Really, though, these are surface comparisons, built mostly around the coincidence of a less impressive second installment, quick turn-around, and similar thematic arcs that are also shared by the likes of Star Wars and Nolan’s Batman trilogy. Kieślowski’s films are lyrical, emotional experiences. Seidl’s are intimate, even claustrophobic, and brazenly realist in their aesthetic. But it’s this trilogy’s overtly confrontational nature, achieved largely by the symmetrical compositions and long-takes of Ed Lachman and Wolfgang Thaler, which make it so unique.
Faith, to reiterate, is the trilogy’s weak link, a decent film in its own right but the least essential piece of the big picture. Both Love and Hope are portraits of characters trying to come to terms with their own body, and while Faith has elements of body-image—Anna Maria belts herself regularly, and her husband is paralyzed—its focus is on the perils of religious fanaticism. It runs a bit too long, coming off as a detached thesis statement at times, but the home drama, in which Anna Maria does a despicable and yet self-righteous job of caring for her paraplegic husband, maintains interest, and as Anna Maria resorts to cruel forms of punishment (hiding his wheelchair, for example), themes of self-reliance begin to emerge. Nabil becomes the sympathetic figure, and as Anna Maria breaks down trying to atone for everyone else’s sins, Nabil’s sudden need to take care of himself creates admiration and respect in a trilogy that has, up to this point, consisted mostly of despicable persons. Still, it lacks the interest in body prejudice that the other two films have.
As a result, it’s precisely that self-reliance that best ties the three together. Love, about Anna Maria’s sister Teresa (Margarethe Tiesel) going to Kenya as a sex tourist, and Hope, about Teresa’s daughter, Melanie (Melanie Lenz), at diet camp, both follow their protagonists as they seek to accept their own bodies. In Love, Teresa’s tragedy is the realization that all of the men she thinks are accepting her are just prostitutes, and all her condescending remarks of the skinny physiques of the Kenyans turns on her. The tragedy is not so much the constant abandonment she encounters but her constant need for validation.
Melanie has much better luck. While Teresa takes a personal vacation and still seeks outside acceptance, Melanie is thrust into a larger environment, but the optimism comes not just in being accepted, but in her newfound confidence that lets her accept herself. Melanie goes through a lot, maybe even more than Teresa, but her friends help her help herself while Teresa’s try to resolve everything with paid sex. At first, Melanie is the only one unwilling to step on a scale in front of everyone else. By the end, she would not let others bring her down the way that her mother does.

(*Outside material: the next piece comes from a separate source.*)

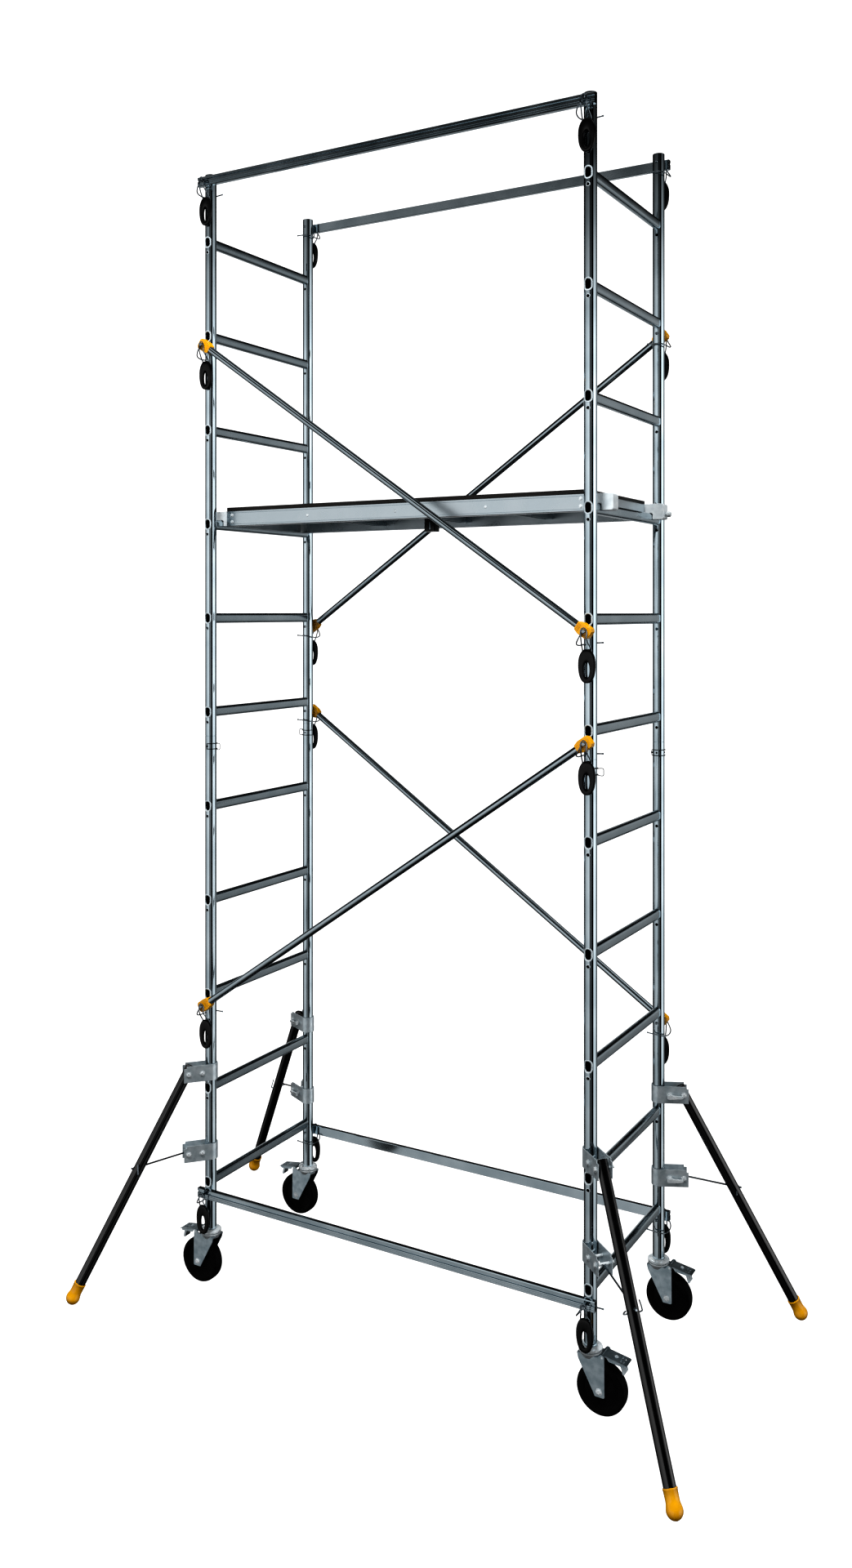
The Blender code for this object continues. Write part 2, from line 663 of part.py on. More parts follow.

The bookends of the trilogy make compelling companion pieces even without Faith, however. Both Love and Hope depict the power of prejudice and force the viewers to acknowledge their own. Teresa believes so heavily the acceptance she thinks prostitutes are showing her that she seems to truly believe that she isn’t paying for them. Seidl’s camera, which refuses to look away from the nude bodies of both the athletic natives and the borderline-obese star, forces the viewer to contemplate his or her own judgments and prejudices. Hope pulls the same trick without being so graphic; the self-acceptance and confidence that these kids have with their own body type forces western viewers to question their notion of beauty.
That said, Love goes a step further, as its shocking opening scene consists of close-ups on mentally handicapped adults, and both race and gender signifiers are complicated throughout. If, instead of a group of women having a humiliating orgy with one male, it was a group of men and one woman, the scene would play very differently, and the women’s comments about the physiques of the Kenyans are certainly loaded with racial subtext; they are commenting on an “Other,” not someone who they see as being like them. These same aspects make Love an uncomfortable watch, but they also make it the trilogy’s highlight. The film has a great deal to say about the way we look for love and acceptance, the lengths that we will go to find it, and the hypocrisies and double standards we need to overcome in order to speak honestly about it. It’s easy to chide Teresa for her nasty behavior and racial prejudices, but it’s a lot harder to look inside yourself and see what you have in common with her. Love forces you to do that.
While Hope lacks the complexity of Love—it teases pedophilia, but despite the two grueling films before it, the resolution is surprisingly innocent—it may quietly contain the uniting thesis. In an early scene, one kid remarks that their parents are going through a “delayed adolescence.” Much later, Melanie calls Love’s Teresa while she is in Kenya, and leaves a message saying she hopes she is enjoying her vacation. It’s textbook irony, as we know exactly how miserable and crushing the vacation was, but it also validates the claims of delayed adolescence. In youth and in age, these women want only to be accepted for who they are and how they look. Seidl is able to show us that without ever approaching cliché, and he also implicates those of us who may hinder that level of acceptance. This is interactive viewing of a commendably frank level, and although each of these films has their issues individually, taken together, they effectively pry into the nature of prejudice and self-fulfillment.
Paradise: Love and Paradise: Faith were theatrically released earlier this year in the U.S. are currently available on DVD and VOD (with the former on Netflix Instant and the latter on Amazon). Paradise: Hope hits LA theaters on December 6th and NY theaters on December 17th.